Однако простота, простодушная готовность этой изначальной покорности нарушена неким «третьим», возникающим вслед за «другим»; это третье лицо — тот же «ближний», и обязательства Эго распространяются и на него. Здесь, с этого третьего лица, берет свое начало близость человеческой множественности. Кто в этой множественности появляется первым? Бьет час вопроса: требование справедливости! В этот момент требуется сравнить и уподобить уникальных и несравнимых «разных», бьет час познания и объективности, проступающих по ту сторону обнаженности лица. Это — момент истины для сознания и интенциональности. Объективность исходит из справедливости и основывается на справедливости и поэтому оказывается под давлением этого «для-другого», который в инаковости лица управляет Эго. Уже здесь содержится призыв к репрезентации, которая не перестает прикрывать наготу лица и придавать ему «выражение», чувство самообладания и уверенности в мире. Объективность справедливости, выступающая в этом аспекте со всей суровостью, — затемняет, затушевывает «инаковость» лица, которая, не предполагая мир в качестве контекста, изначально нечто предписывает и не перестает в своей туманной неопределенности и двусмысленности бежать от себя самой, делая исключение для пластических форм присутствия и объективности, но которая, тем не менее, устремлена вперед даже тогда, когда она оглядывается на эту справедливость.

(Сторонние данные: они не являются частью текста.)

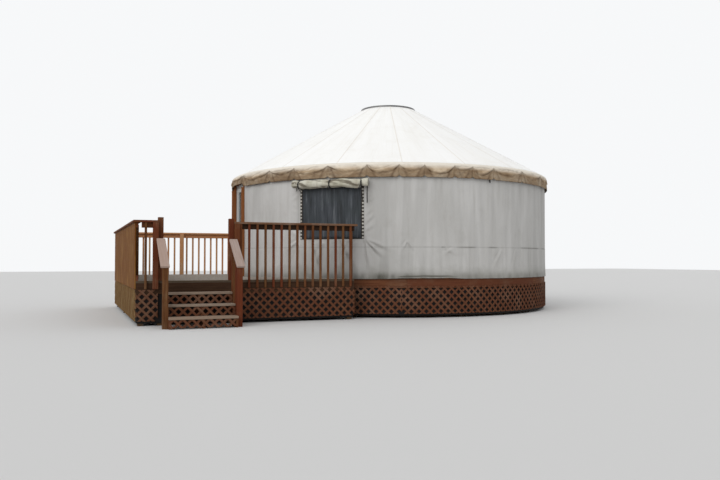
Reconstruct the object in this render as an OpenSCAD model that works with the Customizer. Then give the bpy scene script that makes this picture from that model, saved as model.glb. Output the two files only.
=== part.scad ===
// Round canvas yurt on a raised timber platform, with an entry deck and stairs.
// The origin is on the ground under the yurt's centre. +X runs along the front
// edge of the deck, +Y runs away from the stairs, and the door faces -X.

/* [Platform] */
// Outside radius of the round platform
platform_r = 3650; // [3500:10:3800]
// Height of one stair riser
rise = 188; // [170:1:200]
// Number of risers from the ground to the deck
risers = 4; // [3:1:5]
// Thickness of the round plywood floor
floor_t = 28; // [18:1:36]
// Height of the rim boards round the platform and the deck
rim_h = 184; // [150:1:230]
// Thickness of the rim boards and the joists
board_t = 38; // [30:1:45]
// Depth of the platform's joists
joist_h = 140; // [120:1:180]
// Spacing of the joists
joist_pitch = 406; // [300:2:610]
// Depth of the beams under the joists
beam_h = 140; // [100:1:150]
// Distance of the outer beams from the centre
beam_offset = 2000; // [1500:50:2400]
// Width of the square posts
post_w = 89; // [75:1:120]

/* [Deck] */
// Distance that the deck runs on to the left of the platform
deck_run = 2450; // [2200:10:2900]
// Distance of the deck's front edge behind the platform's foremost point
deck_front_in = 300; // [150:10:400]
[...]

Это нахождение лица «вовне» удивительно. Справедливость объясняет столь странное явление. Это «вовне» схвачено в этимологии прилагательного «экстра-ординарный» — или абсолютный — которое всегда означает противопоставление любой системе отношений и синтеза. Абсолют — бранное, неприличное слово — возможно имел бы место и значение только в феноменологии внутри ее структуры, которая выявляет лицо другого.
Лицо Другого — при всем многообразии единичных форм выражения, где Другой уже в характерном обличий играет ту или иную роль, — это как раз наиболее чистая экспрессия, это само «обнаружение» без защиты, без прикрытия, это предельная честность и прямота, уязвимость, выдвинутость в смерть в последней наготе: обнаженность, нищета, смирение и полная беззащитность. Таково лицо как действительная смертность другого человека.

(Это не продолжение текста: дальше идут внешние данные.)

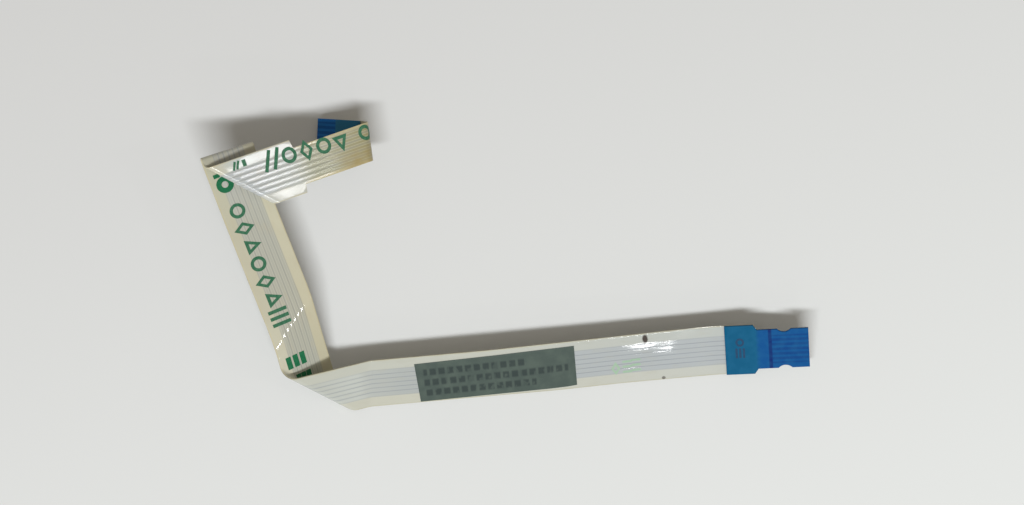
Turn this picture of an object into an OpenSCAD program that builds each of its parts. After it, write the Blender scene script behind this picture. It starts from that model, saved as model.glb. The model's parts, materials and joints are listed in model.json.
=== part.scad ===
// Flat flex cable: two clear films laminated over six flat conductors,
// stiffened at both ends, creased and folded as it lies loose on a surface.
// The strip is swept station by station along one folded centre line. Each
// fold turns it about a crease that may lean across the strip.

/* [Strip] */
// Distance between the centres of neighbouring conductors
conductor_pitch = 0.5; // [0.48:0.01:0.54]
// Width of one flat conductor
conductor_w = 0.3; // [0.25:0.01:0.35]
// Thickness of one flat conductor
conductor_t = 0.04; // [0.035:0.005:0.05]
// Thickness of each clear film
film_t = 0.05; // [0.04:0.005:0.06]
// Full width of the strip between its two heads
strip_w = 5.2; // [5:0.05:5.3]

/* [Board end] */
// Width of the notched head that enters the socket
board_head_w = 4.15; // [4:0.05:4.4]
// Length of the head, from its tip to the shoulder
board_head_len = 4.85; // [4.6:0.05:5]
// Length of the slanted shoulder
board_shoulder_len = 0.35; // [0.2:0.05:0.5]
// Distance of the latch notches from the tip
notch_from_tip = 2.3; // [2:0.05:2.6]
// Radius of the round latch notches
notch_r = 0.85; // [0.7:0.05:1]
// Depth of the latch notches
notch_depth = 0.3; // [0.2:0.05:0.4]
// Length of bare conductor at the board end
board_contact_len = 3.7; // [3:0.1:4]
// Length of the board end's stiffener
board_stiffener_len = 7.9; // [7:0.1:8]

/* [Pad end] */
// Width of the trimmed head
pad_head_w = 3.6; // [3.4:0.05:3.8]
// Straight stretch of the trimmed head before the last fold
pad_head_before_fold = 6.6; // [5.6:0.1:6.8]
// Length over which the strip steps in to the head
pad_step_len = 0.15; // [0.1:0.05:0.3]
// Length of bare conductor at the pad end
pad_contact_len = 2; // [1.5:0.1:2.5]
// Length of the pad end's stiffener
pad_stiffener_len = 4.8; // [3.5:0.1:4.8]

/* [Stiffeners and label] */
// Thickness of both stiffeners
stiffener_t = 0.2; // [0.15:0.01:0.25]
// Length of the label along the strip
label_len = 15.4; // [12:0.1:15.6]
// Width of the label
label_w = 4.3; // [4:0.05:4.4]
// Thickness of the label
label_t = 0.08; // [0.06:0.01:0.1]
// Distance of the label from the board tip
label_from_tip = 22.2; // [21.8:0.1:22.6]
// How far the label's middle lies towards the strip's lower edge
label_offset = 0.2; // [0:0.05:0.3]
// How much nearer to that edge the label's far end lies than its near end
label_slant = 0.3; // [0:0.05:0.4]

/* [How the board end lies] */
// Heading of the board end, seen from above
board_heading = 2.7; // [0:0.1:5]
// Fall of the board end away from its tip
board_fall = 5.5; // [5:0.1:6]
// Tilt of the board end about its own length
board_tilt = 26.5; // [25:0.5:28]

/* [Straight stretches] */
// From the board tip to the soft bend behind the stiffener
board_run = 8.2; // [8:0.1:8.6]
// From that bend to the start of the run's slow twist
label_run = 4; // [3.8:0.1:4.4]
// Between the two halves of the slow twist
twist_run = 10; // [9.8:0.1:10.4]
// From the twist to the crease before the first fold
crease_run = 13.3; // [13:0.1:13.8]
// From that crease to the first fold
corner_run = 3.8; // [3.6:0.1:4.2]
// From the first fold to the soft diagonal bend
upright_run = 5.3; // [5.2:0.1:5.8]
// From the diagonal bend to the slow bend above it
upright_middle_run = 8; // [7.5:0.1:8.5]
// From the slow bend to the second fold
upright_top_run = 6.5; // [6:0.1:7]
// Between the second and the third fold
turnover_run = 2.7; // [2.65:0.05:2.8]
// From the third fold to the last one
top_run = 11.7; // [11.4:0.1:12]
// From the last fold to the pad tip
pad_run = 5.3; // [5.2:0.1:5.6]

/* [Turns] */
// Soft bend behind the board stiffener
board_bend = 5.5; // [4:0.5:7]
// Turn of each half of the slow twist
twist_turn = 3.5; // [2:0.5:4]
// Crease before the first fold
crease_turn = 15.5; // [14:0.5:17]
// First fold, which takes the strip under itself
under_fold = 152; // [149:0.5:155]
// Soft diagonal bend in the upright stretch
upright_bend = 17; // [15:0.5:19]
// Slow bend above it
upright_top_bend = 3; // [2:0.5:4]
// Second fold, which turns the strip over
turnover_fold = 169; // [168:0.5:170]
// Third fold, which sends the strip to the side
side_fold = 170; // [168:0.5:171]
// Last fold, which takes the pad end under
pad_fold = 140; // [138:0.5:142]

/* [Hidden] */

conductor_count = 6;
cutter_h = 2;         // the notch cutters pass right through every layer

// Every fold: straight stretch before it, lean of its crease across the strip,
// turn (positive closes the contact side), inner radius and number of facets.
twist_lean = 50;
folds = [
    [board_run,          0,           -board_bend,       12,   2],
    [label_run,          twist_lean,  -twist_turn,       25,   2],
    [twist_run,          -twist_lean, twist_turn,        25,   2],
    [crease_run,         5,           -crease_turn,      2,    3],
    [corner_run,         -46,         under_fold,        0.6,  9],
    [upright_run,        34,          -upright_bend,     8,    4],
    [upright_middle_run, -25,         upright_top_bend,  8,    2],
    [upright_top_run,    -3.5,        turnover_fold,     0.35, 9],
    [turnover_run,       43,          -side_fold,        0.35, 9],
    [top_run,            -12,         -pad_fold,         0.7,  9]
];

// Heights of the layers above the middle of the conductors, towards the stiffener side
conductor_top = conductor_t / 2;
film_back = conductor_top + film_t;
stiffener_back = film_back + stiffener_t;

// A frame holds a point, the travel direction, the crosswise direction and the
// normal of the stiffener side.
function turned(v, axis, a) = v * cos(a) + cross(axis, v) * sin(a) + axis * (axis * v) * (1 - cos(a));
function ahead(f, d) = [f[0] + d * f[1], f[1], f[2], f[3]];
function creased(f, lean, a) =
    let (axis = cos(lean) * f[2] + sin(lean) * f[1])
    [f[0], turned(f[1], axis, a), turned(f[2], axis, a), turned(f[3], axis, a)];

tip_direction = [-cos(board_fall) * cos(board_heading), -cos(board_fall) * sin(board_heading), -sin(board_fall)];
level_crosswise = cross([0, 0, 1], tip_direction) / norm(cross([0, 0, 1], tip_direction));
tip_crosswise = turned(level_crosswise, tip_direction, -board_tilt);
tip_frame = [[0, 0, 0], tip_direction, tip_crosswise, cross(tip_direction, tip_crosswise)];

// Travel spent inside one fold, and the travel at which each fold starts
function fold_travel(fold) = abs(fold[2]) * PI / 180 * fold[3] / cos(fold[1]);
function travel_to(k) = k == 0 ? folds[0][0] : travel_to(k - 1) + fold_travel(folds[k - 1]) + folds[k][0];

// Frame at the end of fold k
function frame_after(k) =
    k < 0 ? tip_frame : through(ahead(frame_after(k - 1), folds[k][0]), folds[k], folds[k][4]);
function through(f, fold, facets) =
    facets == 0 ? f :
    let (half = fold_travel(fold) / fold[4] / 2)
    through(ahead(creased(ahead(f, half), fold[1], fold[2] / fold[4]), half), fold, facets - 1);

// A station holds its travel, its frame, the tangent of its crease's lean and
// the stretch of its normal that keeps each layer's thickness round the turn.
function fold_stations(k) =
    let (fold = folds[k], step = fold_travel(fold) / fold[4], facet_turn = fold[2] / fold[4])
    [for (i = 0, f = ahead(frame_after(k - 1), fold[0] + step / 2); i < fold[4];
          i = i + 1, f = ahead(creased(f, fold[1], facet_turn), step))
        [travel_to(k) + (i + 0.5) * step, creased(f, fold[1], facet_turn / 2), tan(fold[1]), 1 / cos(facet_turn / 2)]];
crease_stations = [for (k = [0 : len(folds) - 1]) each fold_stations(k)];

last_fold = len(folds) - 1;
pad_start = travel_to(last_fold) + fold_travel(folds[last_fold]);
strip_len = pad_start + pad_run;

// Station square across the strip, anywhere on a straight stretch
function stretch_at(u, k = 0) = k > last_fold || u < travel_to(k) ? k : stretch_at(u, k + 1);
function stretch_start(k) = k == 0 ? 0 : travel_to(k - 1) + fold_travel(folds[k - 1]);
function square_station(u) =
    let (k = stretch_at(u))
    [u, ahead(frame_after(k - 1), u - stretch_start(k)), 0, 1];

// Half width of the films at any travel
board_shoulder_end = board_head_len + board_shoulder_len;
pad_step_start = travel_to(last_fold) - pad_head_before_fold;
width_steps = [board_head_len, board_shoulder_end, pad_step_start, pad_step_start + pad_step_len];
function half_width(u) =
    lookup(u, [[width_steps[0], board_head_w / 2], [width_steps[1], strip_w / 2],
               [width_steps[2], strip_w / 2], [width_steps[3], pad_head_w / 2]]);

// All stations of a piece that reaches from travel u0 to u1
function sorted(list) =
    len(list) < 2 ? list :
    let (pivot = list[0][0])
    concat(sorted([for (s = list) if (s[0] < pivot) s]), [list[0]], sorted([for (s = list) if (s[0] > pivot) s]));
function stations(u0, u1) =
    sorted(concat([square_station(u0), square_station(u1)],
                  [for (u = width_steps) if (u > u0 && u < u1) square_station(u)],
                  [for (s = crease_stations) if (s[0] > u0 && s[0] < u1) s]));

function station_point(s, v, w) = s[1][0] + v * (s[1][2] + s[2] * s[1][1]) + w * s[3] * s[1][3];

// The finished cable stands on its lowest point, centred on the origin
outline = [for (s = stations(0, strip_len), v = [-1, 1], w = [-film_back, film_back])
    station_point(s, v * half_width(s[0]), w)];
stiffener_outline = [for (u = [0, board_stiffener_len, strip_len - pad_stiffener_len, strip_len], v = [-1, 1])
    station_point(square_station(u), v * half_width(u), stiffener_back)];
all_points = concat(outline, stiffener_outline);
function low(axis) = min([for (p = all_points) p[axis]]);
function high(axis) = max([for (p = all_points) p[axis]]);
placement = -[(low(0) + high(0)) / 2, (low(1) + high(1)) / 2, low(2)];

// Solid swept through the stations. rings holds one closed outline of
// [crosswise, height] points for each station, all with the same point count.
module swept(stops, rings) {
    n = len(rings[0]);
    points = [for (i = [0 : len(stops) - 1], q = rings[i]) placement + station_point(stops[i], q[0], q[1])];
    sides = [for (i = [0 : len(stops) - 2], j = [0 : n - 1])
        [i * n + j, (i + 1) * n + j, (i + 1) * n + (j + 1) % n, i * n + (j + 1) % n]];
    start_cap = [for (j = [0 : n - 1]) j];
    end_cap = [for (j = [n - 1 : -1 : 0]) (len(stops) - 1) * n + j];
    polyhedron(points, concat([start_cap], sides, [end_cap]), convexity = 8);
}

function slab(left, right, low, high) = [[left, low], [right, low], [right, high], [left, high]];

// Layer as wide as the strip, between two heights
module full_width_layer(u0, u1, low, high) {
    stops = stations(u0, u1);
    swept(stops, [for (s = stops) slab(-half_width(s[0]), half_width(s[0]), low, high)]);
}

function conductor_middle(i) = (i - (conductor_count + 1) / 2) * conductor_pitch;

// Outline of the contact-side film: flat outside, with a channel for each conductor
function channelled(half) =
    let (floor_w = -conductor_top, rim_w = conductor_top, outer_w = -film_back)
    concat([[-half, outer_w], [half, outer_w], [half, rim_w]],
           [for (i = [conductor_count : -1 : 1], q = [[1, rim_w], [1, floor_w], [-1, floor_w], [-1, rim_w]])
               [conductor_middle(i) + q[0] * conductor_w / 2, q[1]]],
           [[-half, rim_w]]);

// Round notches on both edges of the board head
module latch_notches() {
    f = square_station(notch_from_tip)[1];
    origin = placement + f[0];
    place = [[f[1].x, f[2].x, f[3].x, origin.x], [f[1].y, f[2].y, f[3].y, origin.y],
             [f[1].z, f[2].z, f[3].z, origin.z], [0, 0, 0, 1]];
    multmatrix(place)
        for (side = [-1, 1])
            translate([0, side * (board_head_w / 2 + notch_r - notch_depth), -cutter_h / 2])
                cylinder(r = notch_r, h = cutter_h, $fn = 32);
}

module contact_side_film() {
    stops = stations(board_contact_len, strip_len - pad_contact_len);
    color([0.82, 0.84, 0.82])
        swept(stops, [for (s = stops) channelled(half_width(s[0]))]);
}

module stiffener_side_film() {
    color([0.78, 0.8, 0.78])
        difference() {
            full_width_layer(0, strip_len, conductor_top, film_back);
            latch_notches();
        }
}

module conductor(i) {
    stops = stations(0, strip_len);
    left = conductor_middle(i) - conductor_w / 2;
    color([0.72, 0.72, 0.7])
        swept(stops, [for (s = stops) slab(left, left + conductor_w, -conductor_top, conductor_top)]);
}

module board_stiffener() {
    color([0.1, 0.4, 0.7])
        difference() {
            full_width_layer(0, board_stiffener_len, film_back, stiffener_back);
            latch_notches();
        }
}

module pad_stiffener() {
    color([0.08, 0.32, 0.58])
        full_width_layer(strip_len - pad_stiffener_len, strip_len, film_back, stiffener_back);
}

module label() {
    stops = stations(label_from_tip, label_from_tip + label_len);
    color([0.36, 0.42, 0.39])
        swept(stops, [for (s = stops)
            let (middle = label_offset + label_slant * ((s[0] - label_from_tip) / label_len - 0.5))
            slab(middle - label_w / 2, middle + label_w / 2, film_back, film_back + label_t)]);
}

contact_side_film();
stiffener_side_film();
for (i = [1 : conductor_count])
    conductor(i);
board_stiffener();
pad_stiffener();
label();
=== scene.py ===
import json
import math
import bmesh
import bpy
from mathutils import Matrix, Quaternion, Vector, noise

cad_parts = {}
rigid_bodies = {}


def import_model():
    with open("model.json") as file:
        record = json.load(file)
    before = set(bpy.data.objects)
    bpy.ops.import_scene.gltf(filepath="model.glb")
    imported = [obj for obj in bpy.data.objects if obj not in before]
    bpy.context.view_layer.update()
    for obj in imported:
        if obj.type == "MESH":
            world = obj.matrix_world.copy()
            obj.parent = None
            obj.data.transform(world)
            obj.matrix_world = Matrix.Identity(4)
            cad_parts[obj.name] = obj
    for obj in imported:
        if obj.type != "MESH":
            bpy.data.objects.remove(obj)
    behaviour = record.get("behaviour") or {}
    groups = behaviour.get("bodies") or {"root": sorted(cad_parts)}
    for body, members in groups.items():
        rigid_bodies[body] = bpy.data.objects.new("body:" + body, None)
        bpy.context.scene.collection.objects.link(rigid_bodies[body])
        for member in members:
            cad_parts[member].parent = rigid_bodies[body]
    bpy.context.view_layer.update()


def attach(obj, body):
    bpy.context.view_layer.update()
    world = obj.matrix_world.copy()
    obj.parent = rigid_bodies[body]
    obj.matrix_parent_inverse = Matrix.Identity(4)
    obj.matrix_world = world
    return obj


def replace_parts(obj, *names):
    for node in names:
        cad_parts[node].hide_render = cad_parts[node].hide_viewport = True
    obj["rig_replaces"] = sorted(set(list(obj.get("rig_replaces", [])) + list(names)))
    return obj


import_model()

mm = 0.001
print("frame loaded")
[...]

Но через эту смертность, которая также есть предназначение и долг, касающийся Эго, — «касающийся меня» — осуществляется «исповедь» перед авторитетом, как будто невидимая смерть, перед лицом которой человек оказывается незащищенным, для того Эго, которое приближается к ней, это его дело, в которое он вовлечен до всякой вины или невиновности, по крайней мере, без умысла. Эго как заложник другого лица определенно призвано держать ответ за эту смерть. Эта ответственность есть «ответственность за Другого» в моем «Я» независимо от любых обязательств, когда-либо принятых этим «Я», и вообще от всего, к чему получили бы доступ свобода и инициатива, независимо от всего, что в Другом имело бы отношение к этому «Я». И здесь, через лицо Другого, через его смертность, все, что в этом Другом не имеет отношения ко мне, «имеет ко мне такое отношение» и задевает меня. Ответственность за Другого — лицо, сигнализирующее мне «ты не будешь убивать» и, следовательно, также «ты ответствен за жизнь этого совершенно другого другого», — это и есть ответственность перед каждым единичным и уникальным существом. Эта «неповторимая единичность» означает «любимого», где любовь выступает условием всякой действительной неповторимости.

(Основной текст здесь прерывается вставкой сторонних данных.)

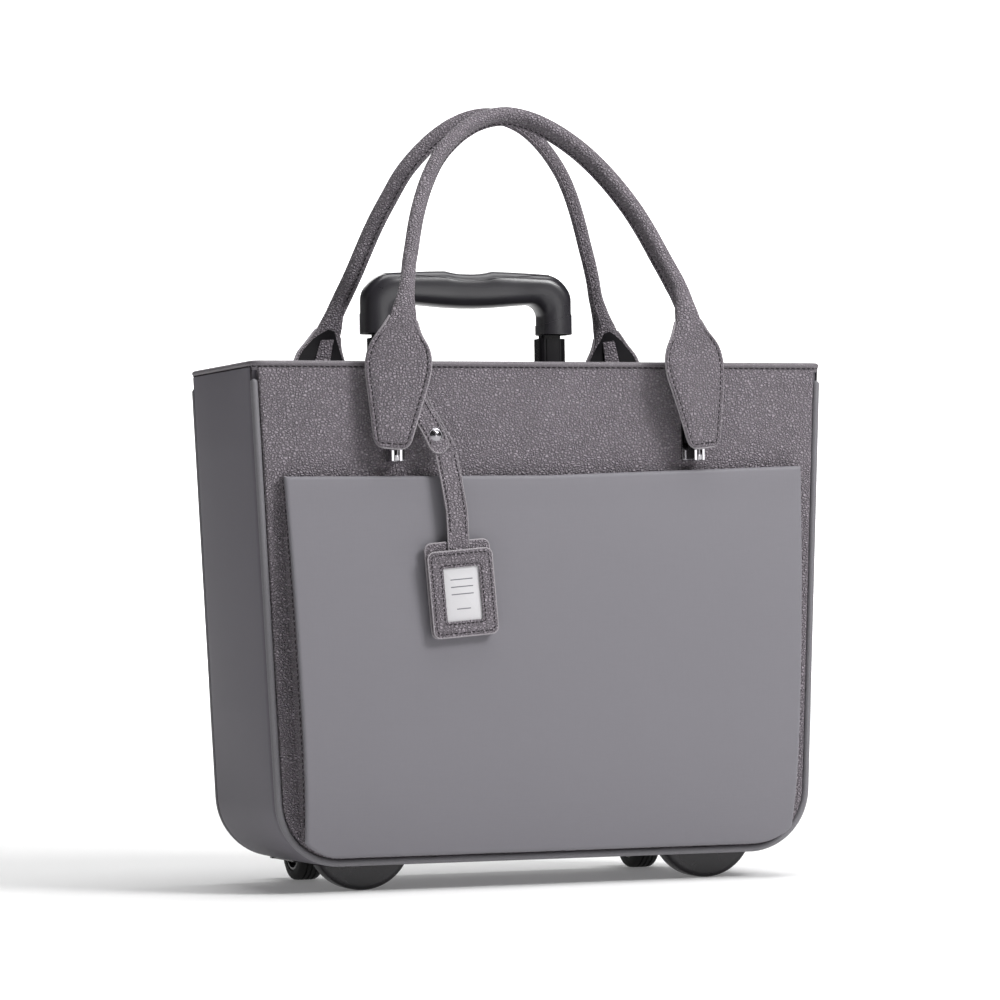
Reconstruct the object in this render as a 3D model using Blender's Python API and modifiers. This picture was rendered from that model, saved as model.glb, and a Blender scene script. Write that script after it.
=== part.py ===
"""Rolling laptop case: a tote-shaped bag on two wheels and two feet, with a telescopic
trolley behind the rear panel, two tote handles, a front pocket, a zipped top and a tag.

Units are metres, +Z is up and the front of the case faces -Y.  Shapes are written in the
bag's own frame (bag centred on X = 0 and Y = 0, floor at Z = 0); the case_origin empty then
moves everything along Y so that the whole case is centred on the origin.
"""

import bpy
import bmesh
from math import acos, asin, atan, cos, pi, radians, sin, sqrt
from mathutils import Matrix, Vector

for old_object in list(bpy.data.objects):
    bpy.data.objects.remove(old_object, do_unlink=True)

# ---------------------------------------------------------------- driving dimensions
GAP = 0.0003                 # clearance between pieces that touch

RIM_Z = 0.360                # top edge of the bag
RIM_HALF = 0.210             # half the bag's width at the rim
SIDE_SLOPE = 0.0466          # how much each side leans in per metre down
BASE_Z = 0.018               # underside of the bag
CORNER_R = 0.045             # rounded lower corners, seen from the front
HALF_DEPTH = 0.073           # half the bag's depth, front to back
WALL = 0.0055                # padded wall thickness
PIPING_R = 0.0025            # corded seam piping
BINDING_H = 0.006            # folded binding along the rim

POCKET_INSET = 0.0165        # pocket's side edges, in from the bag's outline
POCKET_TOP_LEFT = 0.2815     # pocket's top edge at the left, which rises to the right
POCKET_TOP_RIGHT = 0.2875
POCKET_SKIN = 0.0022
POCKET_STRIP = 0.0015        # leather strip round the pocket's sides and bottom
POCKET_PROUD_TOP = 0.0085    # how far the pocket stands off the front panel at its top edge
POCKET_PROUD = 0.0180        # and at its fullest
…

Условие и безусловность уже упомянутого заложничества проявляются в Эго в момент приближения к ближнему. И в этом также его выбор, его «отдельность», принципиальная незаменимость. Этот «некто» не является более ни «индивидом внутри рода», носящим имя Эго, ни «частным случаем» «Я вообще». Это «Я», которое высказывается от первого лица, подобно тому «Я» Достоевского, которое заявило: «Я грешнее всех», обнаруживая долг всех перед всеми, — это «Я» и есть та самая неповторимая единичность. Это такая единичность, долг которой по отношению к Другому бесконечен, которая вне самовопрошания о взаимности, без постановки вопроса о Другом в приближении к его лицу никогда не вынесет присутствия этого ближнего.
Таким образом, «отношение» Эго к другому — асимметрично вне ноэматической корреляции любого тематизируемого присутствия. Это и есть пробуждение в отношении другого — первое достижение в его близости как соседа — несводимое к познанию, будь даже кто-то один выделен из множественности разных других в угоду требованиям справедливости. Здесь обнаруживает себя идея, согласно которой не существует эквивалента другому. Он никогда не достигает меня и в своей единственности всегда противится любому достижению. И тем не менее в этом есть не-безразличие к другому; здесь любовь разбивает покой холодной равнодушной души. Под вопрос ставится естественное положение «Я» как субъекта в его бытии, законность его жизненной позиции, его чистой совести. Под вопросом оказывается стремление сущности [conatus essendi], а с ним и прочность самого сущего [etant]. Здесь заявляет о себе нескромное и «несправедливое» присутствие, о котором, вероятно, и пишет Хайдеггер в Holzwege во фрагменте «Изречение Анаксимандра». Это ставит под сомнение «позитивность» esse в его присутствии, означающее, грубо говоря, вторжение и узурпацию! Не натыкается ли Хайдеггер в данном случае, вопреки собственному намерению научить «мышлению бытия», на фундаментальную значимость этического? Обида, пусть невольно нанесенная Другому чьей-то «чистой совестью», — это уже обида, нанесенная незнакомцу, постороннему, обездоленному, вдове и сироте2, тому, кто в лице Другого взирает на меня3.